October 1, 2020—The Material Evidence for Greek Drama on the Island of Euboea
Speaker: Justin Dwyer, PhD candidate, Department of Classical, Near Eastern, and Religious Studies, UBC.
Euboea produced some of Greek drama’s most renowned figures; however, we know very little about the local dramatic traditions that shaped their poetry. To better understand this important alternative to Athenian drama, this talk builds a diachronic model of the Euboean dramatic tradition. Since no Euboean dramatic texts survive, an interdisciplinary study of the relevant material record provides a basis for this study. Enhanced by consideration of the epigraphic record and the Hellenistic phases of the theatre at Eretria, the analysis focuses primarily on small-scale terracotta sculpture and considers both figurines and masks from collections in Karystos, Eretria, Chalkis, and Athens. From this integrated survey, a distinct regional identity of Euboean theatre begins to emerge.
October 15, 2020—The Remains of Artistic Praxis: the posters, programs and scripts of Kishida Rio
Speaker: Colleen Lanki, PhD candiate, Department of Theatre and Film, UBC.
A theatre performance is transitory and experiential for performer and spectator, yet traces linger once the time-based act is complete.
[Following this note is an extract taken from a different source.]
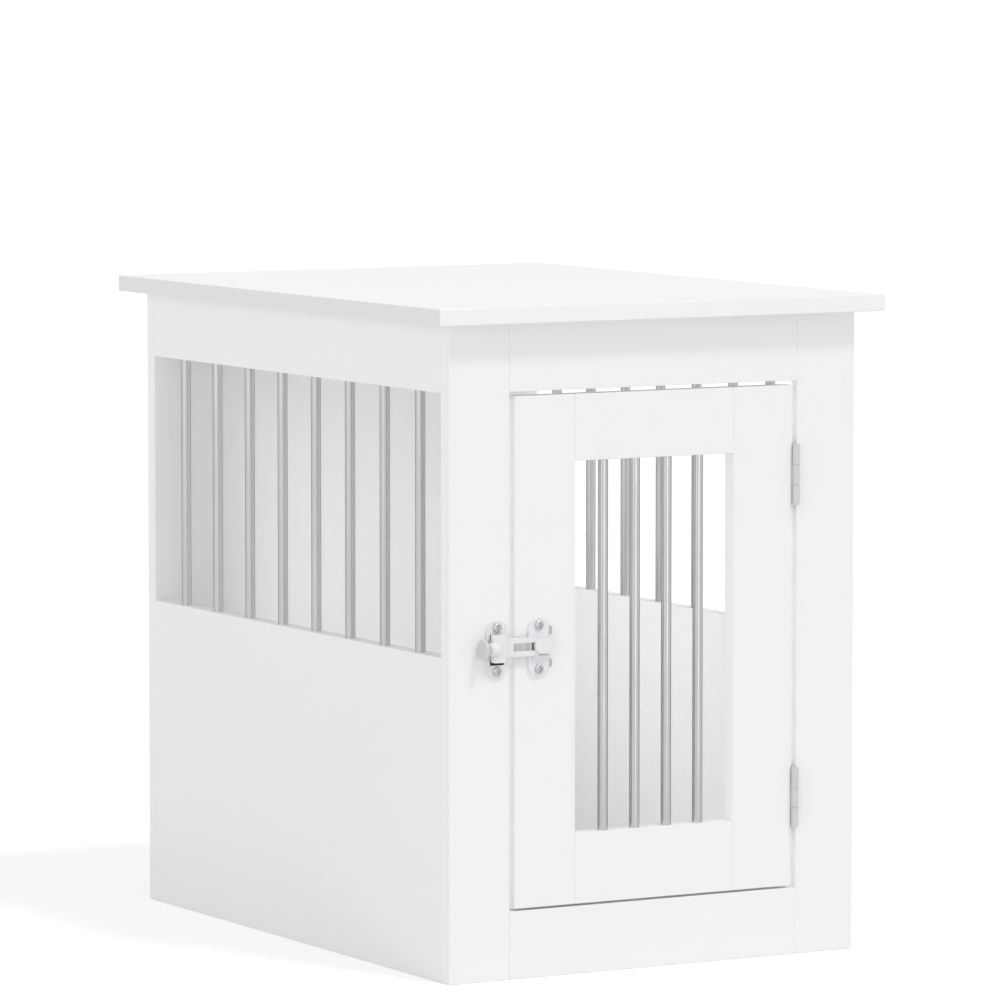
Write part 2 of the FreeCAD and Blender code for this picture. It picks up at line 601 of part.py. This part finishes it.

How does a researcher dig through these remnants to understand or analyze an artist’s praxis? In my research on Japanese playwright and theatre artist Kishida Rio (1946–2003), I am largely working with interviews, rehearsal and performance observations, and the current, embodied practice of her actors. Alongside this study of Kishida’s living and evolving legacy, I am working with the material remains of her past productions: posters, recordings, photographs and scripts. How can I reconcile (or not) these material traces when analyzing Kishida’s artistic praxis? How does the material archive match or contradict the living archive or “repertoire?” How does context and timeframe affect how I read these artifacts? This talk will raise these questions, in hopes that the discussion may provide some answers or insights.
October 29, 2020—“Out of Waste and Water”: The South African Mining Landscapes of David Goldblatt
Speaker: Daniela Perez, PhD candidate, Department of Art History, Visual Art and Theory, UBC.
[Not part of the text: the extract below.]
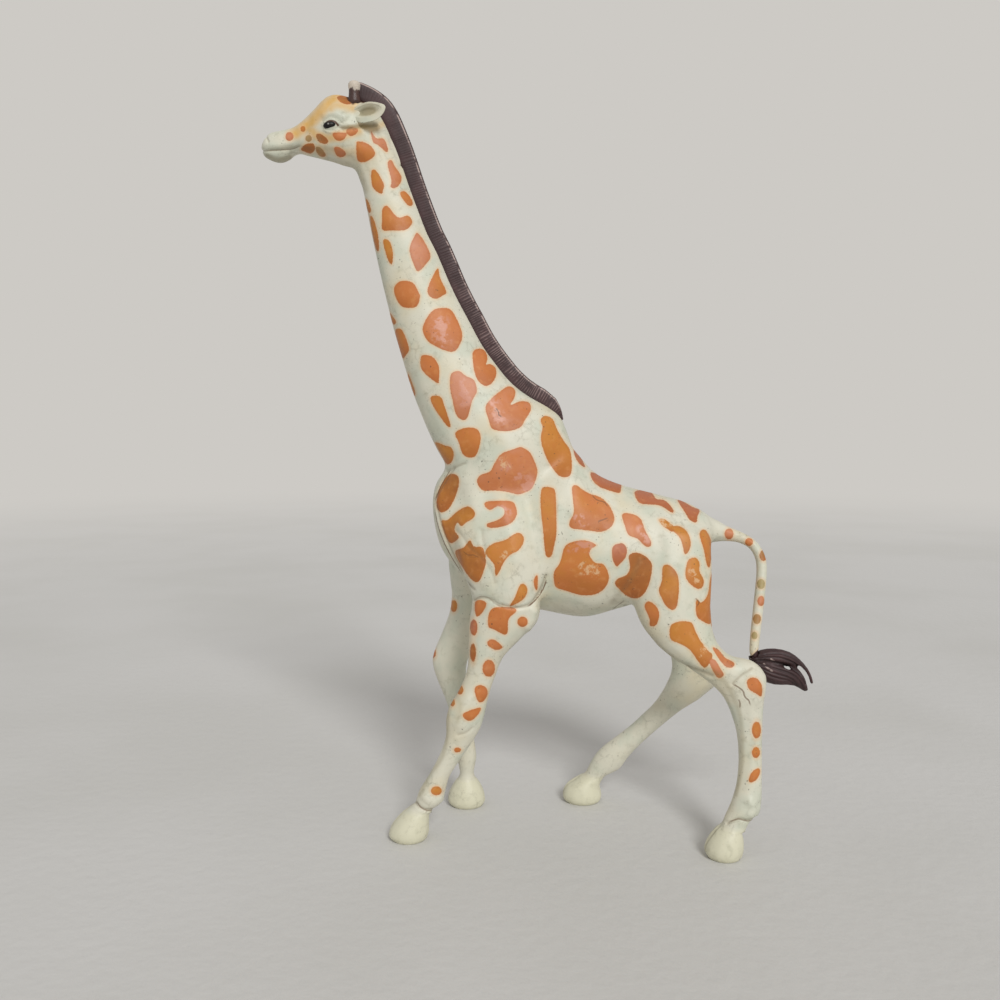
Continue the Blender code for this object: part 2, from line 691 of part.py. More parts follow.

Historically, landscape arts in South Africa relied on particular modes of seeing to facilitate the erasure of violent histories of colonial dispossession and in doing so, participated in the naturalization of apartheid’s ideology of racial segregation. This talk considers South African photographer David Goldblatt’s (1930-2018) documentation of the decaying mining industry of the Witwatersrand as participating in a critical reassessment of the dominant idea of landscape within the context of apartheid. Through a visual counter-narrative to the idealization of rural life and the pristine African wilderness, Goldblatt images an overwhelming inscription of industrial capitalism on the land. His work sheds light on how the social and economic conditions of apartheid cannot be disentangled from the landscapes they co-generate. Indeed, these barren mining landscapes reveal the tension between the cultural value of an imagined landscape, and the material value concealed beneath it, the extraction of which is predicated on its complete transformation.
November 12, 2020—The Invisibility of Women: Women’s Contributions in Punjabi Theatre
Speaker: Ranbir Johal, Faculty, Kwantlen Polytechnic University.
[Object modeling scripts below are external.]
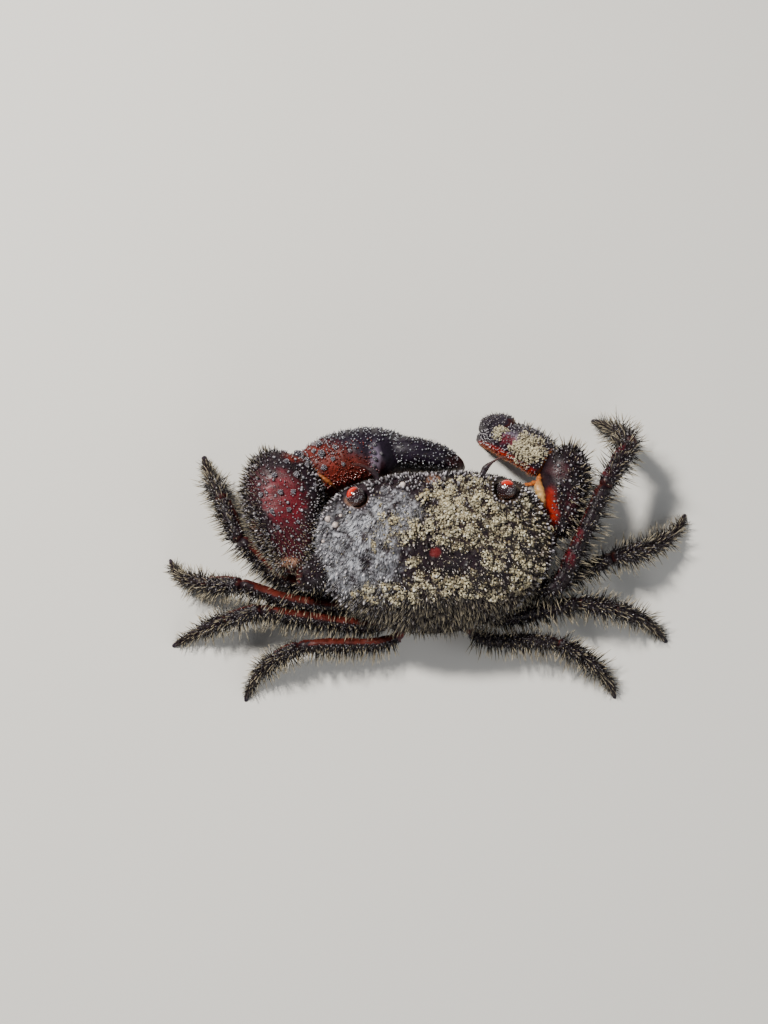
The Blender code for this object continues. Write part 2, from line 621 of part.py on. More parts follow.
def build_limbs():
    """The two claws and eight legs. Returns what makes each of their coats, by node."""
    chain("claw_left", BIG_CLAW, CLAW_SIDES, BIG_CLAW_COLOURS, ("palm",))
    chain("claw_right", SMALL_CLAW, CLAW_SIDES, SMALL_CLAW_COLOURS, ("palm",))
    coats = coat_makers("claw_left", BIG_CLAW, BIG_CLAW_COAT)
    coats |= coat_makers("claw_right", SMALL_CLAW, SMALL_CLAW_COAT)
    for name, (size, joints) in LEGS.items():
        articles = leg_articles(joints, size)
        chain(f"leg_{name}", articles, LIMB_SIDES, LEG_COLOURS, ("dactyl",))
        coats |= coat_makers(f"leg_{name}", articles, LEG_COAT)
    return coats


def main():
    remove(bpy.data.objects)
    build_body()
    build_face()
    coats = {"carapace": [shell_cones]} | build_limbs()
    grow_coat(coats)
    for obj in bpy.context.scene.objects:
        obj.data.shade_smooth()
        obj.data.set_sharp_from_angle(angle=np.radians(40))


main()
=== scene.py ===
"""The looks of a purple bristle crab: its shell plates, tubercles, bristles, eyes and encrusted grains.

All shapes are worked out in millimetres round the middle of the body and moved to the frame's place when
they are put into a mesh. The body is worked out level and then pitched nose up, as in life."""

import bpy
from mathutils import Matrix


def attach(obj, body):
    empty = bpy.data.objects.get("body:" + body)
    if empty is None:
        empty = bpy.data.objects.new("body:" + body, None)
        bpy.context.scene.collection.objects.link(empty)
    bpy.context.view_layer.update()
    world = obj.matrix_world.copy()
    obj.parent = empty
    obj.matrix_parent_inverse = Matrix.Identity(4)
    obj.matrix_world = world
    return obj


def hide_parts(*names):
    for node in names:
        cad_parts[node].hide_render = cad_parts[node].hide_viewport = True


bl_info = {
    "name": "Purple bristle crab",
    "version": (1, 0, 0),
    "blender": (4, 5, 0),
    "location": "3D View > Sidebar > Crab",
    "description": "Builds a life-size bristle crab, its coat and its finishes round a fixed frame",
    "category": "Object",
}

import math

import bpy
import numpy as np
from mathutils import Matrix, Vector

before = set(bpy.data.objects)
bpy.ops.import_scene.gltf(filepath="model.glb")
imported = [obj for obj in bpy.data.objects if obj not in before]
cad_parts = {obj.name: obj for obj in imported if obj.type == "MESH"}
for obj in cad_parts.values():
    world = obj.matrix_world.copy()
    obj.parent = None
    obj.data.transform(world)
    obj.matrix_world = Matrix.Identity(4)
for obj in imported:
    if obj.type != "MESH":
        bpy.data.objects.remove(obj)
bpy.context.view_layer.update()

# The body's place in the frame and the carapace's main sizes, in mm and degrees
SHIFT = np.array((1.0, 1.1, 0.0))
BODY_Z, BODY_PITCH = 27.0, 14.0
DOME_HEIGHT, DOME_POWER, FRONT_LIFT, REAR_DROP = 16.0, 2.4, 3.5, 2.0
BELLY_LEVEL = -14.5
EYE = np.array((25.1, 19.6, 6.5))
ORBIT_RADII = np.array((4.3, 3.8, 4.5))
STALK_RADIUS = 3.1
CORNEA_LOOKS = {"left": (-0.55, 0.70, 0.40), "right": (0.12, 0.86, 0.46)}
CORNEA_WIDE = {"left": 0.65, "right": 0.35}
MARGIN = (
    (0.0, 25.6), (9.5, 25.7), (18.6, 24.3), (27.2, 22.0), (32.4, 19.0), (36.2, 14.6), (38.9, 9.0),
    (40.0, 2.6), (39.6, -3.8), (37.3, -10.0), (31.8, -16.3), (24.3, -22.2), (12.6, -27.0), (0.0, -28.4),
)

# The side wall's rings under the carapace's edge, down to its closed base: share of the outline, level
WALL_RINGS = (
    (1.004, -0.9), (0.998, -1.9), (0.985, -3.0), (0.95, -4.6), (0.91, -6.2), (0.86, -7.85), (0.0, -7.85),
)
# The bare wart in the middle of the carapace, seen from above
WART = (0.2, 0.6)

# Steps that scatter places evenly: the golden angle on a disc or ball, and the plastic number's powers for
# the two directions of a limb
GOLDEN_ANGLE = 2.399963
PLASTIC_STEPS = (0.7548777, 0.5698403)
# The share of a piece's unwrap that one spike or grain takes
PATCH = 0.003
# What each group's random draws start from
SEEDS = {
    "carapace": 21, "large_claw": 22, "small_claw": 23, "eyes": 24, "face": 25, "sternum": 26, "legs": 30,
}

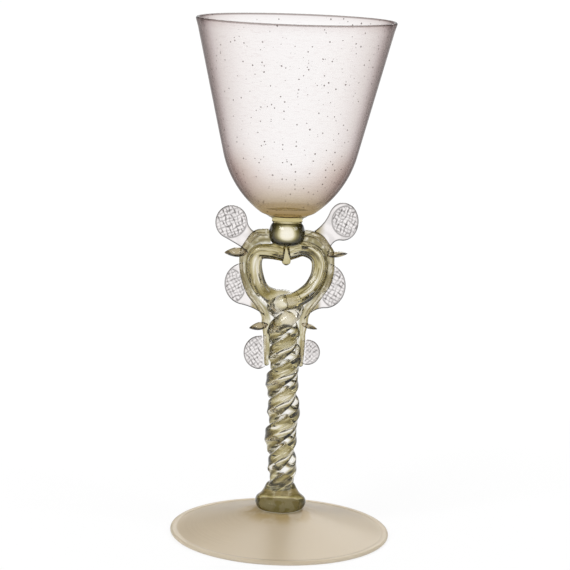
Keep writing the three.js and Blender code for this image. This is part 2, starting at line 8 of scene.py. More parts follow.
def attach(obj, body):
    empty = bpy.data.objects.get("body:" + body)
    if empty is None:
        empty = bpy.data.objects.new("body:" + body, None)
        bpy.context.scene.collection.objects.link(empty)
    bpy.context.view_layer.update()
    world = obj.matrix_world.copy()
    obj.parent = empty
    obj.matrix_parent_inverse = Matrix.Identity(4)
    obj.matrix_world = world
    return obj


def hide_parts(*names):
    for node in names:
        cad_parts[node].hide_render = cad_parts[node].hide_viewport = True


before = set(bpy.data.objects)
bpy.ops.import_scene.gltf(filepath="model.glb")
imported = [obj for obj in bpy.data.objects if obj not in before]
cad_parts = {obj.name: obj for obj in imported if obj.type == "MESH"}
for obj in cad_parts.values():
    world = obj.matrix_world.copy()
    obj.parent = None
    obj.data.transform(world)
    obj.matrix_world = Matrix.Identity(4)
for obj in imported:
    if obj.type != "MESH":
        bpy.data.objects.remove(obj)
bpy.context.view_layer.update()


# The table and the light. The goblet stands on a plain pale table that runs out to white, under
# wide soft lamps. The room is white low down, dark above that and pale again overhead, which
# draws some of the dark lines in the glass from every side. The rest is painted shade in each
# glass's colour, darker where the glass is seen edge on.
class Wire:
    """A socket in a node tree. Arithmetic on it adds Math nodes."""

    def __init__(self, tree, socket=None):
        self.tree = tree
        self.socket = socket

    def node(self, kind, settings=None, inputs=None, out=0):
        made = self.tree.nodes.new(kind)
        for name, value in (settings or {}).items():
            if name == "stops":
                ramp = made.color_ramp
                while len(ramp.elements) < len(value):
                    ramp.elements.new(0.5)
                for element, (place, colour) in zip(ramp.elements, value):
                    element.position = place
                    element.color = (*colour, 1)
            else:
                setattr(made, name, value)
        for name, value in (inputs or {}).items():
            if isinstance(value, Wire):
                self.tree.links.new(value.socket, made.inputs[name])
            else:
                made.inputs[name].default_value = value
        return Wire(self.tree, made.outputs[out] if made.outputs else None)

    def maths(self, operation, first, second):
        return self.node("ShaderNodeMath", {"operation": operation}, {0: first, 1: second})

    def __add__(self, other):
        return self.maths("ADD", self, other)

    def __sub__(self, other):
        return self.maths("SUBTRACT", self, other)

    def __rsub__(self, other):
        return self.maths("SUBTRACT", other, self)

    def __mul__(self, other):
        return self.maths("MULTIPLY", self, other)

    def __pow__(self, other):
        return self.maths("POWER", self, other)

    def __rpow__(self, other):
        return self.maths("POWER", other, self)

    __radd__ = __add__
    __rmul__ = __mul__

    def at_least(self, other):
        return self.maths("MAXIMUM", self, other)

    def between(self, low, high, interpolation="SMOOTHSTEP"):
        """0 at `low` and 1 at `high`."""
        settings = {"interpolation_type": interpolation}
        return self.node("ShaderNodeMapRange", settings, {0: self, 1: low, 2: high})

    def between_mm(self, low, high, interpolation="SMOOTHSTEP"):
        """The same for a length, with `low` and `high` in millimetres."""
        return self.between(low / 1000, high / 1000, interpolation)

    def blend(self, low, high):
        """A colour mixed from `low` to `high` by this wire."""
        return self.node("ShaderNodeMix", {"data_type": "RGBA"}, {0: self, 6: low, 7: high}, 2)

    def ramp(self, stops):
        """The colour that a ramp has at this wire's value."""
        return self.node("ShaderNodeValToRGB", {"stops": stops}, {0: self})

    def place(self):
        """Where a point of the piece is, in metres."""
        return self.node("ShaderNodeTexCoord", out=3)

    def upward(self):
        """The upward part of this place or direction."""
        return self.node("ShaderNodeSeparateXYZ", inputs={0: self}, out=2)

    def length(self):
        return self.node("ShaderNodeVectorMath", {"operation": "LENGTH"}, {0: self}, 1)

    def also(self, output):
        """Another output of the node that this wire comes from."""
        return Wire(self.tree, self.socket.node.outputs[output])

    def feed(self, shader, name):
        self.tree.links.new(self.socket, shader.inputs[name])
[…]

This talk will focus on the restriction of Punjabi women from performative spaces, particularly theatre in 20th century post-partition India. It will examine the problematic for women in “being seen” in East Punjab theatrical traditions, exploring the restriction of Punjabi women from performative spaces, in order to understand how and when these restrictions functioned, as well as how and when these restrictions were overcome. A brief history of women on stage in the region of East Punjab, and then a focus on the life stories of four women who have made significant contributions to Punjabi theatre: Neena Tiwana, Rani Balbir Kaur, Navnindra Behl and Neelam Man Singh Chowdhry will be provided. The talk explores the complexities and difficulties of representation on stage and in the archive, and the irony that, for many female playwrights and directors in Punjabi theatre, their work often becomes amaterial and transient due to a lack of documentation.
November 26, 2020—Mapping the City: Public Histories and the Shifting Landscape of Vancouver
Speaker: Caitlin Gordon-Walker, Honorary research associate and sessional instructor, Department of Anthropology, UBC.
This presentation will discuss a new and ongoing research project inquiring into past and current changes in the representation of Vancouver’s pasts within the city’s landscape. While this project considers the work of museums and other official heritage sites, such as public art and efforts to (re)name public spaces, it also examines the dialogue between these and the wider places and lives in which they play a part. Presenting some initial findings from the first phase of the project, Hindsight is 20/20, it will highlight some of the tensions between official heritage discourses, often linked to themes of redress and reconciliation within a nationalist framework, and the diverse experience of living in the city, in which various actors (re)claim and/or dispute the past and articulate differing understandings of what the city’s histories mean for the present.